On October 16, 1854, Abraham Lincoln and Stephen A. Douglas debated in Peoria, Ill. Neither was a candidate for president at the time; it would be four years before they ran against each other for the U.S. Senate. But they were already debating the issues facing their state and their country.
It started at 2:00 p.m. and Mr. Douglas spoke for three hours. When it was Mr. Lincoln's turn, he said that he would need at least as much time to respond, and then Mr. Douglas would need time for his rebuttal. He proposed that everyone go home for dinner and come back for the rest of the debate. The audience—consisting of pretty much the whole community—agreed. After they came back, the debate went on for four more hours.
In 1858, the Lincoln–Douglas debates had a faster–paced format: Mr. Douglas would speak first, for an hour; then Mr. Lincoln would take an hour and a half to reply. Then Mr. Douglas would have a half–hour for a rebuttal.
By all accounts of the Lincoln–Douglas debates (a good one can be found in Neil Postman's Amusing Ourselves to Death), ordinary Americans—down to the lowliest farm boy—turned out as part of their participation in their own self–government. The crowd could get boisterous, with applause and catcalls, but they were able to follow complex, sophisticated discussions with rapt attention.
In contrast, in today's presidential debates, each candidate has two minutes to make his case, with rebuttals and answers measured in seconds instead of hours. The format never allows time to develop a coherent argument or to answer fully an opponent's charges. Both candidates know that image, not truth, is the real issue. How they come across—not what they say—is what really matters to the media and to the American public. To score points, they must avoid gaffes, score zingers, and, above all, seem presidential.

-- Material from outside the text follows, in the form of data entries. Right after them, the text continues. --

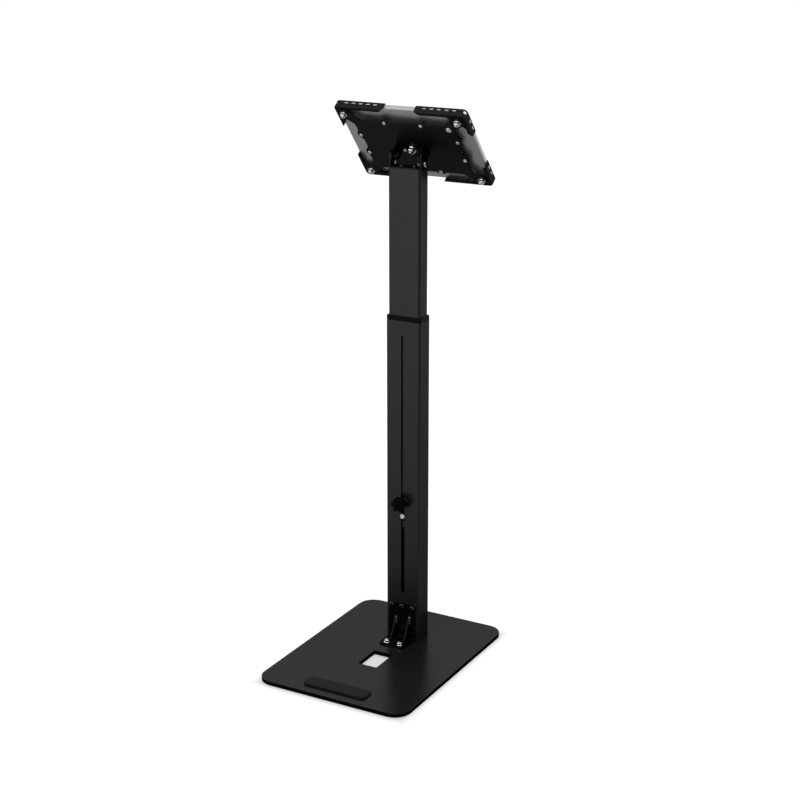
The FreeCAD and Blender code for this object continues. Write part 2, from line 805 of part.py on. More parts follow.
def plate_corners():
    """Outline of the back plate as (x, z, radius), one quarter repeated by mirroring."""
    along = arm_screw - arm_across * (arm_width / 2)
    above = arm_screw + arm_across * (arm_width / 2)
    tip_low = along + arm_out * (arm_width / 2)
    tip_high = above + arm_out * (arm_width / 2)
    root_low = along - arm_out * ((along.x - plate_half_width) / arm_out.x)
    root_high = above - arm_out * ((above.z - plate_half_height) / arm_out.z)
    tip = arm_width / 2 - 0.01
    sx, sz = short_side_screw_x, short_side_screw_z
    lx = long_side_screw_x
    waist = plate_half_width - waist_depth
    quarter = [
        (waist, sz - 1.5 * lobe_half_width, lobe_round),
        (plate_half_width + lobe_rise, sz - 0.6 * lobe_half_width, lobe_round),
        (plate_half_width + lobe_rise, sz + 0.6 * lobe_half_width, lobe_round),
        (plate_half_width, sz + 1.2 * lobe_half_width, lobe_round),
        (root_low.x, root_low.z, arm_root_round),
        (tip_low.x, tip_low.z, tip),
        (tip_high.x, tip_high.z, tip),
        (root_high.x, root_high.z, arm_root_round),
        (lx + 1.2 * lobe_half_width, plate_half_height, lobe_round),
        (lx + 0.6 * lobe_half_width, plate_half_height + lobe_rise, lobe_round),
        (lx - 0.6 * lobe_half_width, plate_half_height + lobe_rise, lobe_round),
        (lx - 1.2 * lobe_half_width, plate_half_height, lobe_round),
    ]
    upper_left = [(-x, z, r) for x, z, r in reversed(quarter)]
    lower_left = [(-x, -z, r) for x, z, r in quarter]
    lower_right = [(x, -z, r) for x, z, r in reversed(quarter)]
    return [(x, z + holder_z, r) for x, z, r in quarter + upper_left + lower_left + lower_right]


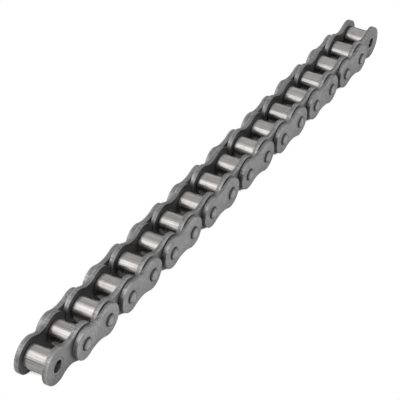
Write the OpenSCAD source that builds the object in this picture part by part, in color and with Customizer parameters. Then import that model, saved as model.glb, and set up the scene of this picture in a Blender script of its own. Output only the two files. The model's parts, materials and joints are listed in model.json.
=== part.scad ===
// Simplex roller chain, 1 inch pitch (ISO 606 16A-1, ANSI 80 proportions).
//
// The chain runs along +X, its pins lie along Y and it stands on the edges of
// its plates, +Z up. Station 0 is the open bush at the near end, at the origin,
// and station k lies k pitches along X. An inner link starts at every even
// station and an outer link at every odd one, so both ends are inner links.

/* [Chain] */
// Distance between neighbouring pins
pitch = 25.4; // [24:0.1:40]
// Number of inner links, one more than the outer links
inner_links = 9; // [2:1:9]

/* [Rollers] */
// Outer diameter of a roller
roller_d = 15.88; // [14:0.01:17]
// Free width between the inner plates
inner_width = 15.75; // [12:0.05:20]
// Side play between a roller's end and the plate beside it
roller_side_play = 0.25; // [0.1:0.05:0.5]
// Chamfer on a roller's outer rims
roller_chamfer = 0.7; // [0.2:0.05:1]

/* [Bushes and pins] */
// Outer diameter of a bush
bush_d = 11.3; // [10.8:0.05:12]
// Radial running clearance of a roller on its bush
roller_clearance = 0.08; // [0.02:0.01:0.1]
// Diameter of a bearing pin
pin_d = 7.92; // [7:0.01:8.5]
// Radial running clearance of a pin in its bush
pin_clearance = 0.05; // [0.02:0.01:0.1]
// Height of a riveted pin end above the outer plate
head_height = 1.2; // [0.6:0.05:1.8]
// Chamfer of a riveted pin end
head_chamfer = 0.5; // [0.2:0.05:0.6]
// Lead-in chamfer at both mouths of a bush
bush_mouth = 0.3; // [0.1:0.05:0.5]
// Chamfer on the outside of a bush's ends, for pressing it in
bush_chamfer = 0.2; // [0.1:0.05:0.4]

/* [Plates] */
// Thickness of every plate
plate_t = 3.2; // [2.5:0.05:4]
// Height of an inner plate at its round ends
inner_plate_h = 24.1; // [20:0.1:24.2]
// Height of an inner plate at its waist
inner_waist_h = 17.6; // [14:0.1:19]
// Height of an outer plate at its round ends
outer_plate_h = 20.9; // [18:0.1:22]
// Height of an outer plate at its waist
outer_waist_h = 15.8; // [13:0.1:17]
// Gap between an inner plate and the outer plate beside it
plate_gap = 0.3; // [0.2:0.05:0.6]

/* [Quality] */
// Segments in a full circle
round_fn = 96; // [48:8:180]

/* [Hidden] */
$fn = round_fn;

outer_links = inner_links - 1;
last_station = 2 * inner_links - 1;

roller_len = inner_width - 2 * roller_side_play;
roller_bore_d = bush_d + 2 * roller_clearance;
roller_bore_chamfer = roller_chamfer / 2;

bush_len = inner_width + 2 * plate_t;
bush_bore_d = pin_d + 2 * pin_clearance;

inner_plate_y = inner_width / 2 + plate_t / 2;
outer_plate_y = inner_width / 2 + 1.5 * plate_t + plate_gap;
pin_len = 2 * (outer_plate_y + plate_t / 2 + head_height);

// The waist arcs bite this far into the end discs, so that no two arcs of a
// plate's outline meet exactly tangent.
waist_bite = 0.02;
// A cutter runs past the face it opens by this much.
cut_over = 1;

plate_color = [0.50, 0.50, 0.51];
outer_plate_color = [0.56, 0.56, 0.57];
bush_color = [0.60, 0.60, 0.60];
pin_color = [0.66, 0.65, 0.64];
roller_color = [0.80, 0.79, 0.77];

// A two-digit tag, so that the node names sort in their order along the chain.
function tag(i) = i < 10 ? str("0", i) : str(i);

function tags(name, count) = [for (i = [1:count]) str(name, "_", tag(i))];

NODES = concat(
    tags("inner_plates", inner_links),
    tags("bushes", inner_links),
    tags("outer_plates", outer_links),
    tags("pins", outer_links),
    tags("roller", last_station + 1)
);
node = "all";

function shown(name, i) = node == "all" || node == str(name, "_", tag(i));

// Stations at which the i-th link of each kind starts.
function inner_station(i) = 2 * i - 2;
function outer_station(i) = 2 * i - 1;

// Radius of the hollow arcs that join two end discs of radius r with a waist
// of height w, touching both discs.
function waist_arc_r(r, w) = (pow(pitch / 2, 2) + pow(w / 2, 2) - r * r) / (2 * r - w);

// Height above the centre line at which such an arc touches a disc of radius r.
function touch_height(r, w) = r * (w / 2 + waist_arc_r(r, w)) / (r + waist_arc_r(r, w));

module at_station(k) {
    translate([k * pitch, 0, 0]) children();
}

// A cylinder along Y, centred on the chain's middle plane.
module y_cylinder(d, length) {
    rotate([90, 0, 0]) cylinder(d = d, h = length, center = true);
}

// A ring along Y with chamfered outer and inner rims.
module y_ring(outer_d, bore_d, length, outer_chamfer, bore_chamfer) {
    outer_r = outer_d / 2;
    bore_r = bore_d / 2;
    half = length / 2;
    rotate([90, 0, 0]) rotate_extrude() polygon([
        [bore_r + bore_chamfer, -half],
        [outer_r - outer_chamfer, -half],
        [outer_r, -half + outer_chamfer],
        [outer_r, half - outer_chamfer],
        [outer_r - outer_chamfer, half],
        [bore_r + bore_chamfer, half],
        [bore_r, half - bore_chamfer],
        [bore_r, -half + bore_chamfer]
    ]);
}

// A waisted plate from one station to the next, its middle plane at y.
module plate(height, waist, hole_d, y) {
    r = height / 2;
    arc_r = waist_arc_r(r, waist) + waist_bite;
    arc_z = waist / 2 + arc_r;
    web_h = 2 * touch_height(r, waist);
    translate([0, y, 0]) difference() {
        union() {
            for (x = [0, pitch]) translate([x, 0, 0]) y_cylinder(height, plate_t);
            translate([pitch / 2, 0, 0]) cube([pitch, plate_t, web_h], center = true);
        }
        for (side = [-1, 1]) translate([pitch / 2, 0, side * arc_z]) y_cylinder(2 * arc_r, plate_t + cut_over);
        for (x = [0, pitch]) translate([x, 0, 0]) y_cylinder(hole_d, plate_t + cut_over);
    }
}

// The two waisted plates of an inner link.
module inner_plates(i) {
    color(plate_color) at_station(inner_station(i)) {
        for (side = [-1, 1]) plate(inner_plate_h, inner_waist_h, bush_d, side * inner_plate_y);
    }
}

// The two bushes pressed into an inner link's plates, flush with their faces.
module bushes(i) {
    color(bush_color) for (step = [0, 1]) at_station(inner_station(i) + step) {
        y_ring(bush_d, bush_bore_d, bush_len, bush_chamfer, bush_mouth);
    }
}

// The two waisted plates of an outer link.
module outer_plates(i) {
    color(outer_plate_color) at_station(outer_station(i)) {
        for (side = [-1, 1]) plate(outer_plate_h, outer_waist_h, pin_d, side * outer_plate_y);
    }
}

// A bearing pin with a chamfered, riveted end on each side.
module pin() {
    pin_r = pin_d / 2;
    half = pin_len / 2;
    rotate([90, 0, 0]) rotate_extrude() polygon([
        [0, -half],
        [pin_r - head_chamfer, -half],
        [pin_r, -half + head_chamfer],
        [pin_r, half - head_chamfer],
        [pin_r - head_chamfer, half],
        [0, half]
    ]);
}

// The two bearing pins of an outer link.
module pins(i) {
    color(pin_color) for (step = [0, 1]) at_station(outer_station(i) + step) pin();
}

// The roller that turns on the bush at station k = i - 1.
module roller(i) {
    color(roller_color) at_station(i - 1) {
        y_ring(roller_d, roller_bore_d, roller_len, roller_chamfer, roller_bore_chamfer);
    }
}

for (i = [1:inner_links]) if (shown("inner_plates", i)) inner_plates(i);
for (i = [1:inner_links]) if (shown("bushes", i)) bushes(i);
for (i = [1:outer_links]) if (shown("outer_plates", i)) outer_plates(i);
for (i = [1:outer_links]) if (shown("pins", i)) pins(i);
for (i = [1:last_station + 1]) if (shown("roller", i)) roller(i);
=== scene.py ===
"""Roller chain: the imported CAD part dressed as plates, bushes, pins and rollers of worn steel.

Every CAD node is replaced by one finer mesh of the same size, with rolled plate
edges, riveted pin ends and rounded roller rims, that rides on the same body.
"""

import json
import math
from collections import namedtuple

import bmesh
import bpy
from mathutils import Matrix, Vector


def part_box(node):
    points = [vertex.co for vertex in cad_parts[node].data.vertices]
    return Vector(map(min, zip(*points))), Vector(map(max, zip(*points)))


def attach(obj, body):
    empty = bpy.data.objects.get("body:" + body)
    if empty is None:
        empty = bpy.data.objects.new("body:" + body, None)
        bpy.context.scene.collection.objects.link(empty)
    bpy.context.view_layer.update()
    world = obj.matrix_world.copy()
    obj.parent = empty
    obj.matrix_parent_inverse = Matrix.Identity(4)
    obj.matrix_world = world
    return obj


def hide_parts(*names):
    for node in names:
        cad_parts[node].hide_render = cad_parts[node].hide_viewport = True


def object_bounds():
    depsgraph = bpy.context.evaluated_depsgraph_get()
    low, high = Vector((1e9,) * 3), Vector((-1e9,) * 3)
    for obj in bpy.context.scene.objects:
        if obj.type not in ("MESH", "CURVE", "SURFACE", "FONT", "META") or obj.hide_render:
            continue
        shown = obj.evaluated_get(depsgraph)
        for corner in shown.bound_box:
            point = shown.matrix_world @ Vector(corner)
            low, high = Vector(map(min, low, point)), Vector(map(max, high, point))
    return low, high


MM = 0.001

# ---------------------------------------------------------------- sizes, in mm
INNER_WIDTH = 15.75
PLATE_T = 3.2
PLATE_GAP = 0.3
INNER_WAIST = 17.6
OUTER_WAIST = 15.8
BUSH_R = 5.65
BUSH_BORE_R = 4.01
PIN_R = 3.96
HEAD_HEIGHT = 1.2
ROLLER_R = 7.94
ROLLER_BORE_R = 5.73

# Rounding of a plate's rim: rolled on its outer face, and the burr side on its inner face
ROLLED_EDGE = 0.4
BURR_EDGE = 0.15
# Share of a plate's thickness that the punch shears smooth, and how softly it ends
LAND_SHARE = 0.42
LAND_BLUR = 0.15
# Chamfers of a plate's holes: outside for the pins and the bushes, and inside for both
PIN_HOLE_CHAMFER = 0.4
BUSH_HOLE_CHAMFER = 0.12
INSIDE_CHAMFER = 0.12
# Rounding of a roller's outer and inner rims
ROLLER_ROUND = 0.5
ROLLER_BORE_ROUND = 0.3
# Chamfers at a bush's ends, outside and in the mouth, and the rounding of their corners
BUSH_EDGE = 0.2
BUSH_MOUTH = 0.3
BUSH_ROUND = 0.08
BUSH_MOUTH_ROUND = 0.15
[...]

Pundits attempt the ultimate micro–poll in actually charting a focus group's reactions as the debate takes place. On a graph, we can see opinions rising with good lines and falling when the candidate "goes negative." After the vice–presidential debate, which actually did involve some high–level discussion of the issues, just about all the CNN focus group wanted to talk about was "Mr. Lieberman's smile," how relaxed and confident Mr. Cheney was. Above all, the focus group—representing a culture in which all ideas have to be seen as equally valid and in which the only moral absolute left is tolerance—appreciated how neither candidate was excessively "negative" about the other person.
The decline of the art of debate can also be seen in our schools. "Disputations" once played an important part in the great Christian universities of the Middle Ages and the Renaissance. Scholars sharpened their intellects by having to defend their positions against their peers and against faculty members. Disputations on different topics forced them to apply the liberal arts of logic (to prove their case) and rhetoric (to present it effectively). Such debates were ways to think through important issues. Luther's 95 Theses were a challenge to a theological debate.
If you go to a high–school or college debate tournament today, you are likely to find little attention to measured reasoning or rhetorical eloquence. Instead, debaters speak as fast as they can (to stay under the time limits) with arguments consisting mainly of isolated statistics (since numbers are considered more factual than logical chains of thought). Worse, debaters must prepare to argue for both sides of any issue, and they do not know the position they will have to take in the debate until they have to perform. If they are debating, say, the morality of capital punishment or euthanasia or abortion, their own convictions may have nothing to do with it.
This may be a good way to train lawyers, but it teaches that thinking is nothing more than an arbitrary game, a matter of scoring points rather than reaching truth. One side really is as valid as the other, and your own beliefs, being nothing more than a private interior opinion, are not allowed to get in the way. Depth of conviction and intellectual honesty—the refusal to advocate what one does not in fact believe—can have little place in a typical debate tournament.
Debate practiced this way teaches not logic or rhetoric but intellectual cynicism. And that cynicism—which in turn breeds relativism and the disconnect between truth and opinion—is what makes our culture incapable of conducting or even sitting through a Lincoln–Douglas debate.